WRITTEN EXERCISE: The lines below are to be quoted exactly, from the first through the one that contains "from mathutils import Matrix, Vector".

================================

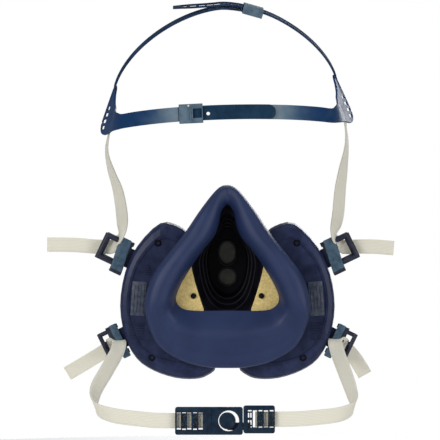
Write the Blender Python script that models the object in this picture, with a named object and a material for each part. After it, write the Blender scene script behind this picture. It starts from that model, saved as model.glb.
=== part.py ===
"""Painter's half-mask respirator with its harness, +Z up, metres.

The wearer looks along +Y, so the face is at -Y. The origin is where the face meets the seal. The left of
every name is at -X."""

import math

import bmesh
import bpy
from mathutils import Matrix, Vector

# ------------------------------------------------------------ driving dimensions
MASK_WIDTH = 0.1550         # across both filter housings
MASK_HEIGHT = 0.1400        # nose peak to the bottom of the housings
SEAL_WALL = 0.0020
SEAL_BASE_Y = 0.0127        # where the seal lands on the frame plate
NOSE_CREST_Y = 0.0000
CHEEK_CREST_Y = -0.0120
CHIN_CREST_Y = -0.0040
LIP_Y = 0.0065
RIM_INSET = 0.0070          # from the seal's outer edge in to its crest
GAP = 0.0004                # between pieces that touch

PLATE_WALL = 0.0024         # the frame plate, which carries the seal
DUCT_WALL = 0.0018
DUCT_END_Y = 0.0500         # rear face of the wall with the exhalation ports
UPPER_PORT = (0.0060, 0.0080)   # half width and half height
UPPER_PORT_Z = 0.0203
LOWER_PORT_RADIUS = 0.0058
LOWER_PORT_Z = 0.0027

HOUSING_WALL = 0.0018
HOUSING_DEPTH = 0.0300      # rear face to front rim
HOUSING_ROLL = 0.0070       # how far the outer edge rolls forward
COVER_DEPTH = 0.0060
FILTER_CLEARANCE = 0.10     # share of the way in from the wall that the filters keep
GRILLE_RINGS = 4
GRILLE_START = 0.24         # shares of the way from the cover's heart to its edge
GRILLE_PITCH = 0.14
GRILLE_SLOT = 0.08
POINTS_PER_SLOT = 4
SEAT_PORT_RADIUS = 0.0070
PIN_RADIUS = 0.0012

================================

TASK ANSWER:
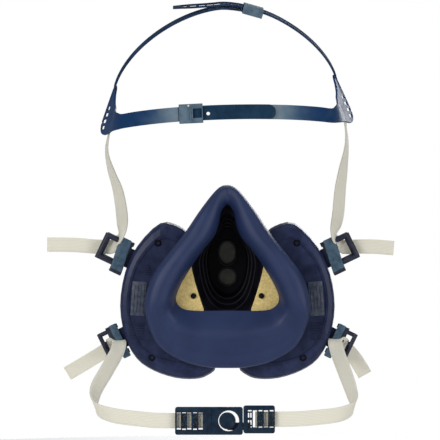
Write the Blender Python script that models the object in this picture, with a named object and a material for each part. After it, write the Blender scene script behind this picture. It starts from that model, saved as model.glb.
=== part.py ===
"""Painter's half-mask respirator with its harness, +Z up, metres.

The wearer looks along +Y, so the face is at -Y. The origin is where the face meets the seal. The left of
every name is at -X."""

import math

import bmesh
import bpy
from mathutils import Matrix, Vector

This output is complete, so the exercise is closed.